Still, Chea and her colleagues at the NBC will have to address many of the same complicated technical and philosophical questions facing the many other central bankers around the world now seriously considering issuing CBDCs. That’s especially true for privacy. Specifically: to what extent should CBDCs aim to preserve the kind of privacy that’s inherent in physical cash?

Some nations, like Sweden, are grappling with a rapid decline in the use of cash; Sweden’s central bankers are worried about leaving the payments market completely to the private sector, which may exclude some groups of people. A publicly-run alternative could theoretically be more accessible and inclusive, since providing a public good — rather than trying to generate a profit — would be the goal.

Cambodia’s cash issues are different. Too much of its local commerce relies on physical U.S. dollars — at least, that’s the view of Chea and her colleagues at the central bank.

The benefit to the Cambodian government in digitizing the riel is two-pronged. Besides potentially stimulating economic growth and gaining more control over monetary policy, the digital transaction data could help law enforcement officials police money laundering and tax evasion.

And therein lies the danger: the plausible risk that such transaction data falls into the hands of people who might use it for authoritarian-style surveillance and censorship.

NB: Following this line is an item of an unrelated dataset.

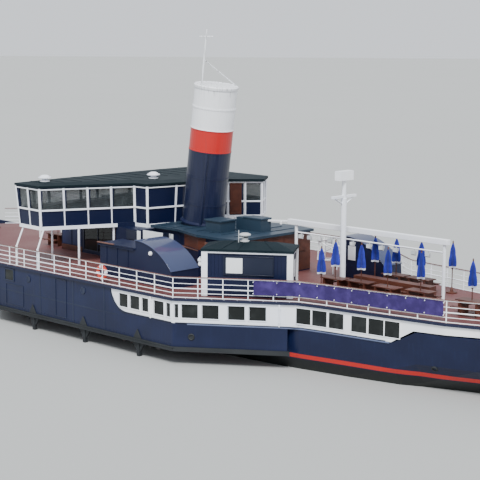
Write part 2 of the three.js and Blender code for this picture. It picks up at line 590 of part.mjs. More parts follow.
function stairHood(fore, inner, outer, doorway) {
  const { radius, centre, skin, length, sweep, steps } = HOOD;
  const profile = (within, floor) => {
    const outline = [[fore - within, floor], [fore - within, centre + radius - within]];
    for (let i = 1; i <= steps; i++) {
      const angle = (sweep * Math.PI * i) / 180 / steps;
      const reach = radius - within;
      outline.push([fore - reach * Math.sin(angle), centre + reach * Math.cos(angle)]);
    }
    return [...outline, [fore - length + within, floor]];
  };
  const room = slab(profile(skin, DECK - 1), inner + skin, outer - skin);
  return cut(slab(profile(0, DECK + GAP), inner, outer), room, doorway);
}
const portHood = () => stairHood(0, 5.0, 7.0, block(-1.3, -0.4, 4.5, 5.3, DECK - 1, 5.45));
const starboardHood = () => mirrored(stairHood(-6.9, 2.6, 4.1, block(-7.3, -6.5, 2.9, 3.8, DECK - 1, 5.5)));

// Locker ahead of the port hood.
const deckLocker = () => union(
  block(GAP, 3.0, 5.35, 7.0, DECK + GAP, 5.44),
  block(GAP, 3.05, 5.28, 7.07, 5.42, 5.5),
);

const longSeat = () => block(-14.6, -9.6, -0.75, -0.15, DECK + GAP, 4.35);

// Tables with benches, each round a parasol's pole.
const TABLES = [
  [-9.4, 1.15], [-11.0, 0.95], [-12.9, 1.15], [-14.75, 0.8], [-18.0, 1.0],
  [-11.0, -2.05], [-12.65, -2.05], [13.4, 1.8],
];

function tableSet(x, y) {
  const board = (dy, z, width) => block(-0.75, 0.75, dy - width / 2, dy + width / 2, z - 0.05, z);
  const legs = [-0.5, 0.5].map((dx) => union(
    block(dx - 0.04, dx + 0.04, -0.75, 0.75, 0.36, 0.42),
    block(dx - 0.03, dx + 0.03, -0.42, 0.42, 0, 0.72),
  ));
  const pole = rod([0, 0, 0.72], [0, 0, 2.7], 0.025, 6);
  return union(board(0, 0.75, 0.75), board(-0.68, 0.45, 0.25), board(0.68, 0.45, 0.25), ...legs, pole)
    .translate([x, y, DECK + GAP]);
}

// Folded parasol round its pole.
function parasol(x, y) {
  const bore = 0.0265;
  const folds = [[0.2, 1.46], [0.22, 1.66], [0.13, 2.3], [0.05, 2.64]];
  const cloth = [[bore, 1.44], ...folds, [bore, 2.66], [bore, 1.44]];
  return turned(cloth, 0, 0, 12).translate([x, y, DECK + GAP]);
}

// Deck rail on one side: stanchions with an upper and a lower rail.
const STANCHION_PITCH = 1.35;
const RAIL_LEVELS = [0.5, RAIL_HEIGHT];

function deckRail() {
  const line = DECK_EDGE.filter(([x]) => x > -23.2 && x < 24).map(([x, half]) => [x, half - 0.1]);
  const parts = [];
  for (let i = 0; i + 1 < line.length; i++) {
    const [a, b] = [line[i], line[i + 1]];
    const length = Math.hypot(b[0] - a[0], b[1] - a[1]);
    for (const level of RAIL_LEVELS) {
      parts.push(beam([...a, DECK + level], [...b, DECK + level], 0.045));
    }
    const count = Math.max(1, Math.round(length / STANCHION_PITCH));
    for (let n = 0; n < count; n++) {
      const part = n / count;
      const [x, y] = [a[0] + (b[0] - a[0]) * part, a[1] + (b[1] - a[1]) * part];
      parts.push(beam([x, y, DECK + GAP], [x, y, DECK + RAIL_HEIGHT], 0.05));
    }
  }
  return union(...parts);
}

// Helm inside the bridge.
const HELM = { x: 8.76, z: BRIDGE_FLOOR + 0.89 };
const helmPedestal = () => union(
  block(8.9, 9.2, -0.15, 0.15, BRIDGE_FLOOR + GAP, HELM.z + 0.15),
  rod([8.7, 0, HELM.z], [9.0, 0, HELM.z], 0.03, 16),
);
function helmWheel() {
  const { x, z } = HELM;
  const disc = (half, radius, sides) => rod([x - half, 0, z], [x + half, 0, z], radius, sides);
  const rim = cut(disc(0.02, 0.42, 16), disc(0.1, 0.36, 16));
  const spokes = [0, 60, 120].map((turn) =>
    block(-0.012, 0.012, -0.38, 0.38, -0.02, 0.02).rotate([turn, 0, 0]).translate([x, 0, z]));
  return cut(union(rim, disc(0.03, 0.1, 12), ...spokes), disc(0.2, 0.0316, 12));
}

// Blank banner hung outside the port rail.
function banner() {
  const path = [[-18.1, 0.044], [-15.2, 0.044], [-11.6, 0.044], [-10.0, 0.038], [-8.1, 0.038]];
  const outside = path.map(([x, inset]) => [x, tableAt(DECK_EDGE, x) - inset]);
  const inside = outside.toReversed().map(([x, y]) => [x, y - 0.02]);
  return plate([...outside, ...inside].toReversed(), DECK + 0.32, DECK + RAIL_HEIGHT - 0.05);
}

const paint = (color, roughness, metalness = 0) =>
  new THREE.MeshStandardMaterial({ color, roughness, metalness });

const NAVY = paint(0x232f52, 0.45);
const WHITE = paint(0xe6e9ee, 0.4);
const ROOF_GREEN = paint(0x2f4b50, 0.5);
const ROOF_BLUE = paint(0x2a4458, 0.5);
const DECK_RED = paint(0x9a544c, 0.8);
const GUARD_GREY = paint(0x33363a, 0.7);
const STEEL = paint(0x5a5c5e, 0.5, 0.7);
const GLASS = paint(0x1a2226, 0.1);
const WOOD = paint(0x7a3f26, 0.5);
const CANOPY = paint(0x1e3ab4, 0.8);
const BANNER = paint(0x46308a, 0.8);

const ship = new THREE.Group();

function add(name, body, material) {
  const { vertProperties, triVerts } = body.getMesh();
  const geometry = new THREE.BufferGeometry();
  geometry.setAttribute("position", new THREE.BufferAttribute(vertProperties, 3));
  geometry.setIndex(new THREE.BufferAttribute(triVerts, 1));
  geometry.scale(MODEL_MM, MODEL_MM, MODEL_MM);
  geometry.computeVertexNormals();
  const mesh = new THREE.Mesh(geometry, material);
  mesh.name = name;
  ship.add(mesh);
}

function addPair(name, body, material) {
  add(`${name}_port`, body, material);
  add(`${name}_starboard`, mirrored(body), material);
}

add("hull", hull(), NAVY);
add("engine", engine(), STEEL);
addPair("sponson", sponson(), NAVY);
addPair("guard", guard(), GUARD_GREY);
add("saloon_aft", saloonAft(), WHITE);
add("saloon_fore", saloonFore(), WHITE);
add("saloon_glass_aft", glassAft(), GLASS);
add("saloon_glass_fore", glassFore(), GLASS);
add("promenade_deck", promenadeDeck(), DECK_RED);
addPair("paddle_wheel", paddleWheel(), STEEL);
add("paddle_shaft", paddleShaft(), STEEL);
add("rudder", rudder(), NAVY);
add("bridge_floor", bridgeFloor(), WHITE);
add("bridge_walls", bridgeWalls(), NAVY);
add("bridge_glass", bridgeGlass(), GLASS);
add("bridge_roof", bridgeRoof(), ROOF_GREEN);
add("lobby_walls", lobbyWalls(), NAVY);
add("lobby_roof", lobbyRoof(), ROOF_GREEN);
add("fore_house", foreHouse(), NAVY);
add("fore_house_door", doorLeaf(houseDoor, HOUSE.narrow), WOOD);
add("casing", casing(), NAVY);
addPair("casing_door", doorLeaf(casingDoor, CASING_SIDE), WOOD);
add("casing_roof", casingRoof(), ROOF_BLUE);
add("funnel", funnel(), NAVY);
add("kiosk_walls", kioskWalls(), NAVY);
add("kiosk_roof", kioskRoof(), ROOF_GREEN);
add("kiosk_door", kioskLeaf(), NAVY);
add("mast", mast(), WHITE);
add("banner", banner(), BANNER);
add("pergola_aft", pergola(-14.8, -8.1, -4.6, -1.1), WHITE);
add("pergola_fore", pergola(12.2, 14.5, 16.8, 0.6), WHITE);
add("hood_port", portHood(), NAVY);
add("hood_starboard", starboardHood(), NAVY);
add("deck_locker", deckLocker(), NAVY);
add("long_seat", longSeat(), WOOD);
add("helm_pedestal", helmPedestal(), WOOD);
add("helm_wheel", helmWheel(), WOOD);
addPair("deck_rail", deckRail(), WHITE);
TABLES.forEach(([x, y], i) => {
  add(`table_${i + 1}`, tableSet(x, y), WOOD);
  add(`parasol_${i + 1}`, parasol(x, y), CANOPY);
});

export default ship;
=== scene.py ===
"""Looks of a paddle steamer fitted out as a floating bar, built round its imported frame.

Lengths called ship metres are those of the real ship. The model, and every mesh here, is half
that size.
The frame has its origin amidships at the waterline, +X to the bow, +Y to port and +Z up.
"""
import json
import logging
import math
from dataclasses import dataclass, field
from enum import Enum
from typing import Any, Callable, Sequence

import bmesh
import bpy
from mathutils import Matrix, Vector


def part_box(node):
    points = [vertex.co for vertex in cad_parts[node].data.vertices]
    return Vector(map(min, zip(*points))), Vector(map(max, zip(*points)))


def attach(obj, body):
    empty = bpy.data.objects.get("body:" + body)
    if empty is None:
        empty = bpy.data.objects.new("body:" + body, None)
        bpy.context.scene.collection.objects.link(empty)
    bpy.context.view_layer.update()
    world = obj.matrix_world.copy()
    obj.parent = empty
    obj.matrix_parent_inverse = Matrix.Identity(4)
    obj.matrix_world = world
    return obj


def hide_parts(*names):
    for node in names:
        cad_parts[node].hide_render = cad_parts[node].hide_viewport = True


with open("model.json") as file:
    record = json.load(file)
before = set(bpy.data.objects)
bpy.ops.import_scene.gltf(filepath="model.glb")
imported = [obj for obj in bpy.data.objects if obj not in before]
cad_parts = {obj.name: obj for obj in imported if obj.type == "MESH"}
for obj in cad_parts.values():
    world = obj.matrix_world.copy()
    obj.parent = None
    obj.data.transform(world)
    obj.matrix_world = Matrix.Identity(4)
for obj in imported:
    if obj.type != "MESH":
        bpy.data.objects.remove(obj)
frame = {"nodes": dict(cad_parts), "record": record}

LOG = logging.getLogger("steamer")

Point = tuple[float, float, float]
Colour = tuple[float, float, float]

# Metres of the model for one metre of the ship.
MODEL = 0.5

# Corners sharper than the first stay sharp in the shading, sharper than the second get a soft edge.
SHARP_CORNER = math.radians(38.0)
SOFT_CORNER = math.radians(40.0)

# Levels of the ship in ship metres, as the solids have them.
MAIN_DECK = 2.25
DECK_UNDER = 3.44
DECK = 3.6
RAIL_HEIGHT = 1.07
FUNNEL_FOOT = (1.86, 6.0)
FUNNEL_TOP = (0.76, 14.25)
FUNNEL_RADIUS = 1.25

# Paint of the topsides, the casing and the funnel.
NAVY = (0.0035, 0.0075, 0.034)

# Edge of the promenade deck from aft to forward: distance ahead of amidships, half breadth.
DECK_EDGE = (
    (-23.5, 0.45), (-23.1, 1.15), (-22.3, 1.8), (-21.2, 2.38), (-19.8, 2.95), (-18.2, 3.52),
    (-15.2, 4.02), (-11.6, 4.53), (-10.0, 4.84), (-4.6, 8.6), (10.9, 8.6), (16.3, 4.84),
    (18.6, 4.45), (21.0, 3.75), (22.8, 2.8), (23.8, 1.7), (24.2, 0.6),
)


class Side(Enum):
    """The two sides of the ship, with the sign of Y on each."""

    PORT = 1
    STARBOARD = -1

    @property
    def word(self) -> str:
        """Name of the side as nodes and pieces carry it."""
        return self.name.lower()

    def wall(self, ends: Sequence[tuple[float, float]]) -> tuple[tuple[float, float], ...]:
        """Plan ends of a port wall, set for this side so that outward stays to the right."""
        placed = tuple((x, y * self.value) for x, y in ends)
        return placed if self is Side.PORT else placed[::-1]


class Bead(Enum):
    """Small pieces that stand in a row, with the name of the tree that sets them."""

    BOLT = "bolts"
    BOARD = "boards"


def at(x: float, y: float, z: float) -> Vector:
    """Point of the model for a point given in ship metres."""
    return Vector((x, y, z)) * MODEL


def table_at(rows: Sequence[Sequence[float]], x: float) -> float:
    """Value of a table at x, between its rows.

    Args:
        rows: Pairs of x and value, with x rising.
        x: Place to read.

    Returns:
        The value, held at the ends.
    """
    if x <= rows[0][0]:
        return rows[0][1]
    for low, high in zip(rows, rows[1:]):
        if x <= high[0]:
            part = (x - low[0]) / (high[0] - low[0])
            return low[1] + part * (high[1] - low[1])
    return rows[-1][1]


def deck_half(x: float) -> float:
    """Half breadth of the promenade deck at x, in ship metres."""
    return table_at(DECK_EDGE, x)


def edge_path(start: float, end: float, inset: float, z: float, side: int = 1) -> list[Point]:
    """Points along the edge of the promenade deck.

    Args:
        start: Distance ahead of amidships where the path starts.
        end: Distance ahead of amidships where it ends.
        inset: Distance inside the edge.
        z: Height of the path.
        side: One to port, minus one to starboard.

    Returns:
        The points, from aft to forward.
    """
    knots = [x for x, _ in DECK_EDGE if start < x < end]
    return [(x, (deck_half(x) - inset) * side, z) for x in (start, *knots, end)]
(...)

Since accessing the Bakong system will require a government ID, there will be no anonymous transactions. Chea did not reveal any details about how the system will protect user privacy, but did promise that NBC would be releasing a white paper in the coming weeks.

Bakong’s current design lets users transact under a small daily limit after completing a know-your-customer (KYC) process via their smartphone, and they can increase the limit by going into a commercial bank and confirming their identity in person, said Takemiya.

“Right now usability improvements that may lead to an e-KYC system are under development, but this is more of a regulatory challenge than a technological one,” Takemiya explained.